Count Me, I'm Armenian
To overcome language barriers and other obstacles in the 2010 count, the Census Bureau boosted its hiring of staffers who work with community-based organizations in Southern California, including the first bureau employee dedicated to reaching the region's Armenians.
"I'm the crazy one in the Census Bureau," says Anahit Tovmasyan. "My colleagues said, 'you went on TV and you put your cell phone number there?'"
Tovmasyan is one of 120 bureau staffers with language skills beyond English who were brought on in Southern California alone to increase participation in the 2010 count. For the last census, in 2000, the bureau hired just 36 so-called partnership specialists in Southern California. Tovmasyan is the first-ever partnership specialist charged with building ties with Armenians and their community organizations in Glendale, Burbank, Pasadena and elsewhere in the region.
According to Tovmasyan, the gap between the U.S. Armenian community's own estimates of its size in 2000 – roughly 1.5 million – and that year's census indicated a possible undercount of 75 percent nationally, which would have consequences for such things as federal funding and priorities for school districts. To address the problem, she oversaw a public relations campaign and lent her voice to an Armenian-language audio guide for filling out the forms sent to every household.
Printed materials were passed out by churches, youth groups and Armenian non-profit organizations. Tovmasyan and her team brought information to schools, malls, markets and even the Staples Center and Universal Studios. They also carried materials in Arabic, Persian and Russian to reach Armenian immigrants who grew up in Lebanon, Syria, Iran, Russia and other countries of the Armenian diaspora.
For the three weeks leading up to the April 1 deadline to mail back the forms, Tovmasyan's phone rang incessantly. Her number had appeared on Armenian cable television in Los Angeles, but she received calls from Armenians living in Chicago, Michigan and New York. Many asked how to get involved in the effort to increase census participation in this extended community.
Although the census form can be filled out only in English, Spanish, Chinese, Vietnamese, Korean and Russian, census guides are available in 50 languages. These language guides look like census forms and can be used as a model for people who need language assistance. Census assistance centers were also available in cities across the country to help people with language barriers.
For each language it targets, the bureau selects one variant to use in guides and other communications. Because many of the newest arrivals to the United States use one of the Armenian dialects spoken in Armenia and Iran, Eastern Armenian prevailed over the Western Armenian spoken in Lebanon, Syria and other countries. A higher proportion of U.S. speakers of Western Armenian also speak English well.
Recent immigrants with limited English proficiency are always one of the hardest groups to count. They may be unaware of the census or have fears about how their information would be used. The hardest Armenian-Americans of all to reach, according to Tovmasyan, are those who lack ties with the local community and are simply here struggling to make a living.

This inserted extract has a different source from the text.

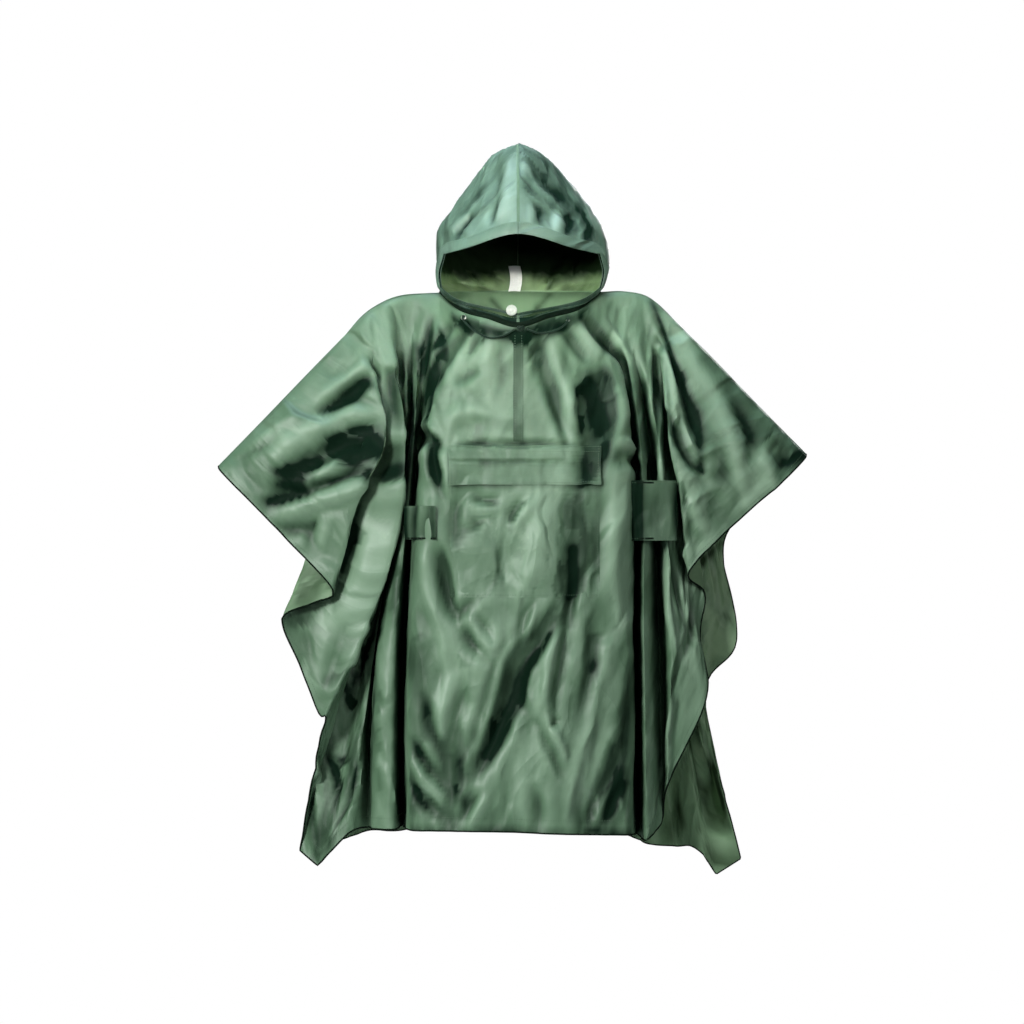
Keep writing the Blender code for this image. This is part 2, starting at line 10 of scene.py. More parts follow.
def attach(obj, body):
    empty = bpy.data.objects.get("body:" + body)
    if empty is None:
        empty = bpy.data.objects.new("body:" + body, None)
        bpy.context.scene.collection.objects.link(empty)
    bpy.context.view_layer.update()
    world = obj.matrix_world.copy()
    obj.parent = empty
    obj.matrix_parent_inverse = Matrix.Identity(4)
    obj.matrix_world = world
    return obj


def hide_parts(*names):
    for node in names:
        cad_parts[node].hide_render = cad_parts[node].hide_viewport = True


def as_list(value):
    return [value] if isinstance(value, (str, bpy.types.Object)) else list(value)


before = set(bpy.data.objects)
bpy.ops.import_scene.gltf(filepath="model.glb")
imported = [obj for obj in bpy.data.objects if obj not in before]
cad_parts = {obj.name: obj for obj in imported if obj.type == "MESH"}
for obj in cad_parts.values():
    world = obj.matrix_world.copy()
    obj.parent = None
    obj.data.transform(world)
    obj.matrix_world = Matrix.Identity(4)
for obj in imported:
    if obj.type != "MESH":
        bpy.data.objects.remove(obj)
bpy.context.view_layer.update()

Despite a more focused approach in reaching out to language and ethnic groups who've been undercounted in the past, the bureau's exclusive use of the common "short form" this year appeared to be a setback for these communities. Only the long form, which used to be sent to every sixth household, included questions on languages spoken and national origin. The short form replaces that with a controversial and over-generalized question about race," listing 14 possible responses, including White, Black, Native American and Alaska Native, but leaving groups such as Armenian without their own category.
Tovmasyan and other partnership specialists who inquired about their respective ethnic groups were instructed that checking "other" under the race category and writing in the ethnicity one identifies with is a valid option. In person and in the publicity materials, Tovmasyan urged Armenians to join a sort of write-in campaign to get an accurate count of Armenian-Americans.
The "Count me, I'm Armenian" campaign relayed the same message and was featured on Facebook, Twitter and Youtube. Armenians across the nation have contributed to census awareness with the click of a mouse, including nearly 6,000 who expressed a "like" for the Facebook page. They spread the word by posting videos on Youtube, tweeting, contributing to discussion groups or inviting their friends to the Facebook fanpage.
When I wanted to ask my grandmother, who was born in Lebanon and knows five languages, if she had sent back her census form, I couldn't think of the Armenian word.
"You know…the census," I asked her in English.
"Oh, yes…the census!" she responded in Armenian, with a long word, pronounced "mar-ta-HA-mar," which literally means "the number of man" or "for the sake of man." What a perfect description of the census!
She knew what I was talking about, I assured her.
"Grandpa already mailed it in," she explained.
"Did you write in 'Armenian'?" I asked.
"Of course!" she replied. She'd been urged to by the Armenian media campaign.